2024年01月06日
第03版:

新年的两场大雪

黄玉林

新年假期,我回老家没住多久,却有幸遇上两场大雪。

第一场不紧不慢下了半天,开始与结束都悄无声息。空中漫天的小雪,像秋天随风扬起的干草蓬絮儿,并不直地往下落,忽地左右窜窜,忽地前后蹦蹦,像才孵出的小蝌蚪在水中玩耍……山上的树、田里的苗,像被撒上了一层薄薄的糯粉,又像纯朴的村姑脸上刚打了一层粉底,正待高明化妆师的精心描绘。

第二场在夜间来在夜间去,说不准什么时候,雪粒子沙沙沙地落在青瓦片上、窗棂上、树叶上、柴垛上,以及大片大片的竹林中。于是,围炉而坐的老人,裹着棉被的孩子,都聆听到了天在撒一把晶莹的白盐,在分一捧最剔透的白糖,最纯洁、最美丽的雪花就要降临了。

一会儿,雪花真的飞下来的时候,虽然看不见听不到,却又分明看见了听到了。雪花开在天上,落在人间,尊贵而又亲切地来了。

在这个漆黑的夜,无数最纯洁的雪花,舍身取义地扑向地面。雪的白,用得着夜的黑来衬托吗?她们消融在漫漫无边的夜里,又在黑的积聚里洁白。

黑夜过去了,她们却留了下来,像荔枝剥去了薄薄的红皮,把一个完整的白嫩嫩的世界呈现出来。可是,她们纤弱的身躯,如何遮得住泥土的黄、煤炭的黑、枯叶的褐,还有枝丫的张牙舞爪,怪石的不拘一格,以及藤蔓的蜿蜒伸爬?一朵又一朵,一片又一片,一层又一层,银花开了,落了。先前落的不见踪影了,紧接着又来了。

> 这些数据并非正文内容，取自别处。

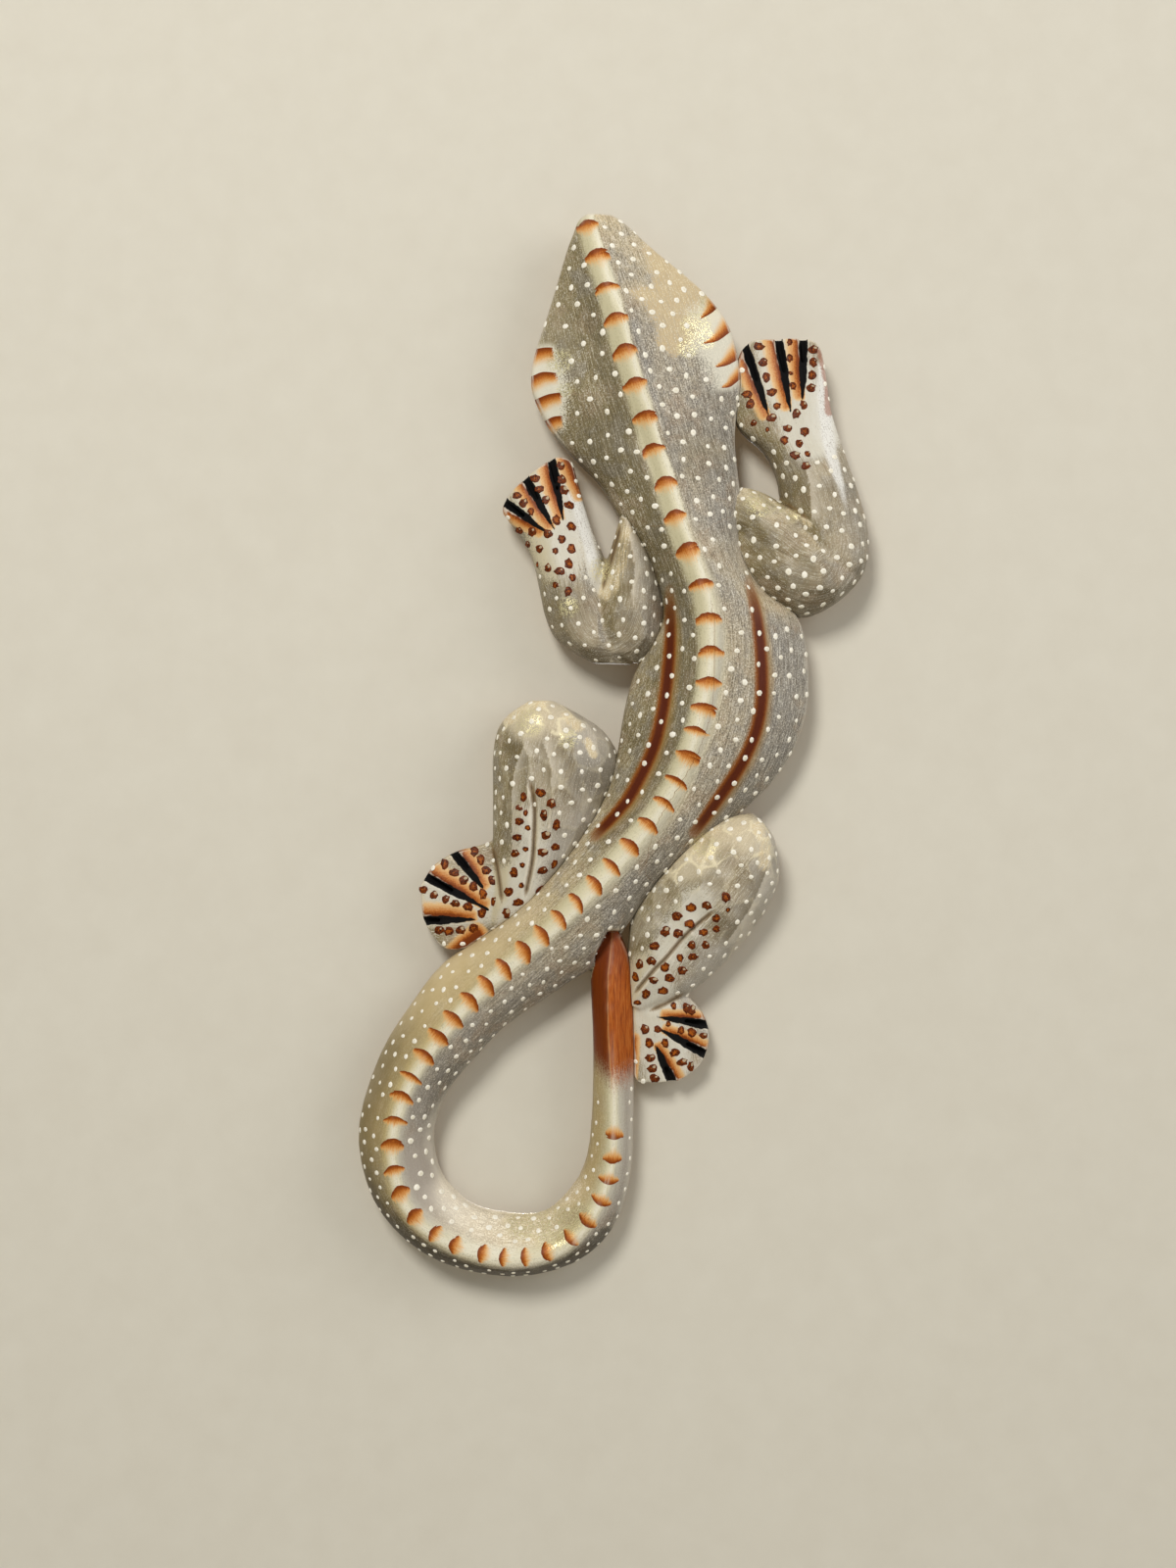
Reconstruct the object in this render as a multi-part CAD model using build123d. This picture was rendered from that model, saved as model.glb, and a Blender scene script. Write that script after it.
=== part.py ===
"""A carved and painted wooden gecko that hangs flat on a wall, head up, with its tail in a loop.

X points right and Z up as the gecko is seen on the wall, and its front faces -Y.  The flat back
is the plane Y = 0.  The origin is on the back, at the point where the hanging ring is hooked.
The body, from the nose to the tip of the tail, is carved from one board.  Each leg is carved by
itself, scribed to the side of the body, glued to it and held by two wooden pegs.
"""

import os
from math import cos, hypot, radians, sin

from build123d import *

# Height of the ridge of the relief above the back, mm
NOSE_HEIGHT = 15.0
HEAD_HEIGHT = 30.0
NECK_HEIGHT = 29.0
TRUNK_HEIGHT = 36.0
HIP_HEIGHT = 33.0
TAIL_HEIGHT = 28.0
TAIL_BEND_HEIGHT = 23.0
TAIL_END_HEIGHT = 19.0
TAIL_TIP_HEIGHT = 10.0
UPPER_ARM_HEIGHT = 24.0
FOREARM_HEIGHT = 21.0
HAND_HEIGHT = 13.0
THIGH_HEIGHT = 27.0
SHIN_HEIGHT = 18.0
FOOT_HEIGHT = 12.0
DIGIT_TIP_HEIGHT = 9.0

# Side walls
BODY_RIM_HEIGHT = 10.0
LEG_RIM_HEIGHT = 8.0
WALL_INSET = 0.8        # the wall leans in by this much between the back and the rim
SPARE_DEPTH = 3.0       # stock below the back, planed off at the end
CUTS_PER_SECTION = 3    # flat cuts of the knife from one section to the next

# Raised band along the spine
BAND_HALF_WIDTH = 6.4
BAND_RISE = 2.6
BAND_SHARE = 0.33       # on a narrow section, the band takes this share of the width

# How far a flank bows out, as a share of its width
FACET_BULGE = 0.02
BODY_BULGE = 0.10
LEG_BULGE = 0.20

# Slit that frees the tip of the tail from the root beside it
TIP_SLIT = 0.5

# Grooves between the digits
GROOVE_FLOOR = 4.0      # wood left behind a groove
GROOVE_WIDTH = 3.4      # at the mouth

# Wooden pegs that hold the legs
PEG_DIAMETER = 5.0
PEG_LENGTH = 24.0
PEG_AXIS_HEIGHT = 5.0
PEG_FIT = 0.05          # glue film all round
PEG_END_GAP = 0.5

# Hanger: a steel strap with a rolled eye, a ring in the eye, and two screws
STRAP_WIDTH = 10.0
STRAP_THICKNESS = 1.0
STRAP_LENGTH = 20.0     # from the hinge line to the lower end
RING_WIRE = 2.0
RING_INNER_WIDTH = 14.0
RING_INNER_HEIGHT = 13.0
RING_CORNER_RADIUS = 2.5
HINGE_CLEARANCE = 0.08
SCREW_DIAMETER = 3.0
SCREW_LENGTH = 12.0
SCREW_HEAD_DIAMETER = 6.0
SCREW_HEAD_HEIGHT = 1.8
SCREW_FIT = 0.1
SCREW_EDGE = 4.5        # from the end of the strap to the lower screw
SCREW_PITCH = 8.5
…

晨起,推窗而望,满眼静止不动的白色,逼得我喘不过气来。细腻、柔美的杰作面前,再多彩的颜色都失去了。我相信,白色,才是最鲜艳灿烂的。

山峦、田野,往日粗糙的皮肤、沟沟坎坎的皱纹、轮廓分明的棱角,都被这种叫雪的营养品滋润得无比柔软光洁,轻轻勒出一道道优美的弧线。

小溪里的一缕水,是唯一没有变白且运动的,只是她欢唱的歌声此时变得委婉了许多。水乃雪之母,雪在投入母亲怀抱的时候,也就化成了水。若遇坚硬的岩石,她毫不犹豫地覆盖、覆盖,直至它们完全变成白色。

天扯一块白绒布,将天地悄悄蒙上的时候,人没有感觉到气闷。因为这布是用上等的雪花织成的,绒绒地调和了红黄蓝绿,抹去了方圆与三角,安顿了鸟鸣犬吠。

山里的世界变得白,且柔,且静。